Getting revenge through painting

“Judith Slaying Holofernes” c. 1620, Artemisia Gentileschi.

     Artemisia Gentileschi (1593-ca.1656) is today considered one of the most accomplished painters of her generation.  She was also the most important woman painter of Early Modern Europe because of her paintings’ originality, excellence, and the number of paintings that have survived.  During her life she was both praised and ignored by the critics — recognized as having genius, but seen as something monstrous because she was a woman using creative talent that was thought to be only found in men.  Since that time, according to Mary D. Garrard, she “has suffered a scholarly neglect that is almost unthinkable for an artist of her caliber.”

     Artemisia, the eldest child of the Tuscan painter Orazio Gentileschi, learned drawing, how to mix paint, and how to paint in her father’s workshop.  She showed much more talent than her brothers, who also apprenticed there.  was a teenage prodigy, working in her father’s studio.  Her first solo work, “Susanna and the Elders” (1610) was so good that many suspected her father of helping her. 

     Despite her talent, Artemisia was not allowed to enter the all-male professional academies of art.  At the time her father was working with an artist named Agostino Tassi to decorate part of a large palace in Rome.  Orozio hired Tassi to tutor his daughter privately.  One day Tassi found her alone in the studio.  He pushed her into a nearby bedroom and locked the door.

Self-portrait. 1630s, Royal Collection

      After he raped her, Tassi told her he would marry her to save her reputation (according to the custom of the time, this would erase the crime).  Because of his promise, she felt compelled to continue her relationship with him.  However, when Agostino reneged on his promise, Artemisia’s father brought a lawsuit against him.  (Women were not allowed to bring charges in court.)  .

     The ensuing seven-month trial was vicious.   Artemisia was questioned, given a gynecological exam, and tortured with thumbscrews to make sure she was telling the truth.  Durng the trial, it came out that Tassi had planned to murder his current wife, committed adultery with his sister-in-law, and planned to steal some of Orazio’s paintings.  At the end of the trial, Tassi was imprisoned for one year. 

     After the trial (and possibly because of it), Artemisia went on to live an unusually independent life for a woman of her time.  She set up her own studio, learned to read, and was the first female member admitted to the Accademia del Disegno.  She married Pierantonio Stiattesi, an artist, and moved to his home town of Florence.  There she became a successful painter with many wealthy patrons. 

     Because of her unusual life and career, she has become a symbol of the feminist movement.  Books and plays have been written about her life.  The1997 movie “Artemisia” was loosely based on her life, but inaccurately portrayed the relationship between Tassi and Artemisia as a passionate affair rather than a rape.  However, court documents clearly indicate the violence Artemisia suffered and the great courage she showed in going to trial.

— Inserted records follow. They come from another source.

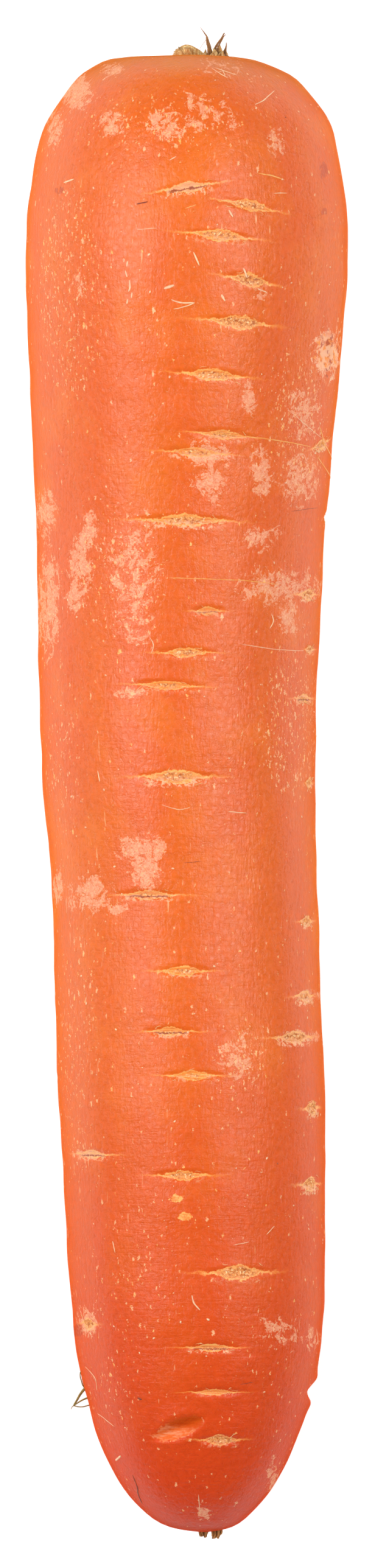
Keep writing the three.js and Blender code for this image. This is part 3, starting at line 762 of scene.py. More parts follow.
def root_scar_group():
    """A root scar, drawn in its own place: a mask for each of its parts, and the grain of its cork."""
    inputs = {"Place": VECTOR, "Scar place": VECTOR, "Looks": VECTOR, "Weight": NUMBER}
    nodes, start = new_group("root scar", inputs)
    across, along, _ = nodes.split(start["Scar place"])
    cork, yellow, pale = nodes.split(start["Looks"])

    # How far a point lies from the scar's long middle line and from its middle, both shaken a little
    coarse = nodes.noise(start["Place"], 1.1, 3, 0.6)
    fine = nodes.noise(start["Place"], 4.5, 3, 0.65)
    jitter = nodes.plus(nodes.line(coarse, 0, 1, -0.55, 0.55), nodes.line(fine, 0, 1, -0.35, 0.35))
    off = nodes.math("ABSOLUTE", nodes.plus(along, jitter))
    shaken = nodes.plus(nodes.times(across, 1.15), nodes.line(fine, 0, 1, -0.08, 0.08))
    out = nodes.math("ABSOLUTE", shaken)

    # The lens with its thin ends, its corky middle and its lip
    bulge = nodes.math("POWER", NATURAL_BASE, nodes.times(nodes.math("POWER", out, 2.0), -3.4))
    tail = nodes.line(out, 0.5, 1.35, 0.22, 0.0)
    profile = nodes.math("MAXIMUM", bulge, tail)
    edge = nodes.math("SUBTRACT", off, profile)
    lens = nodes.times(nodes.ramp(edge, 0.12, -0.06), nodes.line(out, 0.25, 1.1, 0.86, 0.3))
    wide = nodes.math("POWER", nodes.math("DIVIDE", out, CORK_WIDE), 2.0)
    tall = nodes.math("POWER", nodes.math("DIVIDE", off, CORK_TALL), 2.0)
    middle = nodes.plus(wide, tall)
    corky = nodes.ramp(nodes.math("SUBTRACT", middle, cork), 0.25, -0.1)
    corky = nodes.times(corky, nodes.ramp(cork, 0.0, 0.3))
    lip = nodes.ramp(nodes.math("ABSOLUTE", nodes.plus(edge, 0.1)), 0.14, 0.02)
    lip = nodes.times(lip, nodes.ramp(out, 1.15, 0.7))

    # Pale flakes below it, the thread that runs past both ends, and the grain of its cork
    below = nodes.math("ABSOLUTE", nodes.plus(nodes.plus(along, 0.75), jitter))
    flakes = nodes.ramp(nodes.noise(start["Place"], 1.9, 4, 0.7, 0.5), 0.5, 0.56)
    band = nodes.times(nodes.ramp(below, 0.9, 0.35), nodes.ramp(out, 0.95, 0.6))
    paled = nodes.times(nodes.times(flakes, band), pale)
    thread = nodes.times(nodes.ramp(off, 0.32, 0.05), nodes.ramp(out, 1.7, 1.0))
    lumps = nodes.ramp(nodes.cells(start["Place"], 2.7), 0.8, 0.42)
    grain = nodes.times(lumps, nodes.ramp(fine, 0.32, 0.46))

    # The open slit of a scar that is pale and has little cork, and the strands across the lens
    low = nodes.math("ABSOLUTE", nodes.plus(nodes.plus(along, 0.3), jitter))
    open_slit = nodes.times(nodes.ramp(low, 0.24, 0.08), nodes.ramp(out, 0.75, 0.5))
    open_slit = nodes.times(open_slit, nodes.ramp(nodes.math("SUBTRACT", pale, cork), 0.3, 0.6))
    strand_place = nodes.stretched(start["Scar place"], (1.6, 4.5, 40.0))
    strands = nodes.noise(strand_place, 1.0, 2, 0.6, 0.4)

    coloured = nodes.times(lens, nodes.math("MAXIMUM", yellow, pale))
    parts = {"Lens": coloured, "Cork": corky, "Lip": lip, "Pale": paled, "Tail": thread, "Slit": open_slit}
    masks = {label: nodes.times(value, start["Weight"]) for label, value in parts.items()}
    return finished_group(nodes, **masks, Grain=grain, Yellow=yellow, Strands=strands)


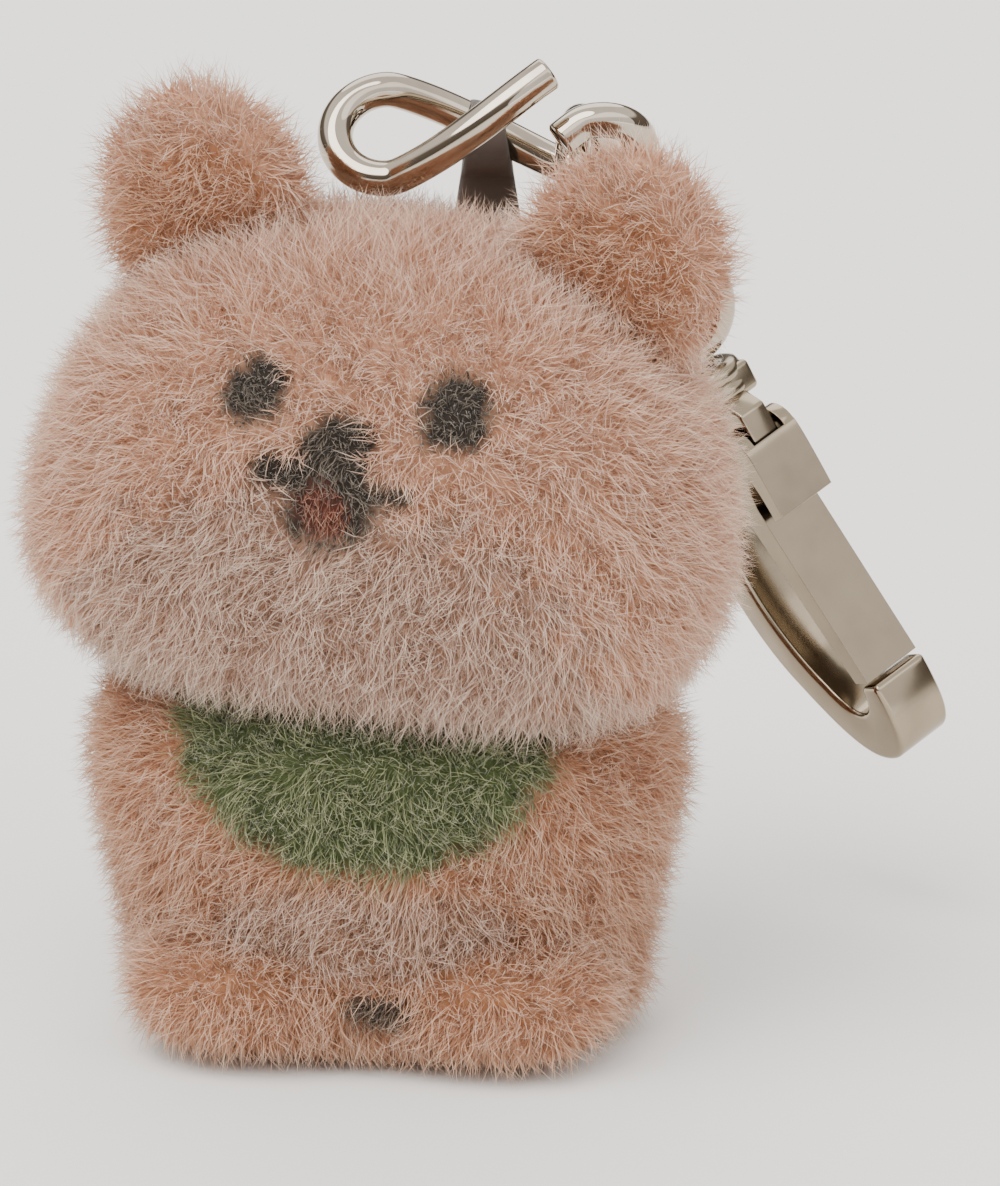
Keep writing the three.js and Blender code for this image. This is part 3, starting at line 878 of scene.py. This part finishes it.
def wire_mesh(name, points, diameter, closed=False, sides=28, chamfer=0.22):
    """Round wire along a line, its sheared ends eased at the rim."""
    count = len(points)
    tangents = []
    for i in range(count):
        if closed:
            step = points[(i + 1) % count] - points[i - 1]
        else:
            step = points[min(i + 1, count - 1)] - points[max(i - 1, 0)]
        tangents.append(step.normalized())
    normal = tangents[0].orthogonal().normalized()
    rings = []
    for i in range(count):
        normal = (normal - normal.dot(tangents[i]) * tangents[i]).normalized()
        rings.append((points[i], normal.copy(), tangents[i].cross(normal), diameter / 2))
    if not closed:
        first, last = rings[0], rings[-1]
        start = [(first[0] + tangents[0] * chamfer * d, first[1], first[2],
                  diameter / 2 - chamfer * (1 - r)) for d, r in ((0.0, 0.0), (0.12, 0.5), (0.5, 0.87))]
        finish = [(last[0] - tangents[-1] * chamfer * d, last[1], last[2],
                   diameter / 2 - chamfer * (1 - r)) for d, r in ((0.5, 0.87), (0.12, 0.5), (0.0, 0.0))]
        rings[0] = (first[0] + tangents[0] * chamfer, *first[1:])
        rings[-1] = (last[0] - tangents[-1] * chamfer, *last[1:])
        rings = start + rings + finish
    verts, faces = [], []
    for centre, a, b, radius in rings:
        for k in range(sides):
            angle = 2 * math.pi * k / sides
            verts.append((centre + (a * math.cos(angle) + b * math.sin(angle)) * radius) * MM)
    total = len(rings)
    for i in range(total if closed else total - 1):
        for k in range(sides):
            a, b = i * sides + k, i * sides + (k + 1) % sides
            c, d = ((i + 1) % total) * sides + (k + 1) % sides, ((i + 1) % total) * sides + k
            faces.append((a, b, c, d))
    if not closed:
        faces.append(tuple(range(sides - 1, -1, -1)))
        faces.append(tuple((total - 1) * sides + k for k in range(sides)))
    return mesh_of(name, verts, faces)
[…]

Susanna and the Elders, Schönborn Collection

     Probably because of her rape and subsequent mistreatment, Artemisia painted a number of unsually strong pictures of biblical heroines, in which the women rebel against their situations.  One of her most famous paintings, “Judith Slaying Holofernes,” amazed everyone.  People culd scarcely believe a woman had painted it.  “What strikes one most,” wrote Roberto Longhi in 1916, “is the impassibility of the painter.”  Artemisia had dispassionately noted exactly how blood would spurt in this situation, and she had painted Judith not only looking directly and calmly at Holofernes as she kills him, but also standing back to avoid staining her dress with blood.  One can imagine her thinking, “Tassi, this one’s for you!”

     She and her husband had four sons and a daughter, but only the daughter survived to adulthood.  In 1621 Artemisia left her husband and returned to Rome, and later had another daughter.  Eventually she moved to Naples in search of better commissions to support herself and her daughters.

     In 1638, at the request of Charles I of England, Artemisia joined her father in London, where Orazio was working as court painter.  Charles I was a fanatical art collector, and he was probably intrigued by Artemisia’s fame.  Orazio died suddenly in 1639.  Artemisia had her own commissions to fulfill after her father’s death, but by 1642 she had left England (where civil war was just starting).  Not much is known about her subsequent movements, although by 1649 she was in Naples.  The last known letter to her friend and mentor Don Antonio Ruffo of Sicily is dated 1650, and makes it clear that she was still fully active as an artist.  Recent evidence shows that she was still accepting commissions in 1654.  It is possible that she died in the devastating plague that swept through Naples in 1656 and virtually wiped out a whole generation of artists in that area.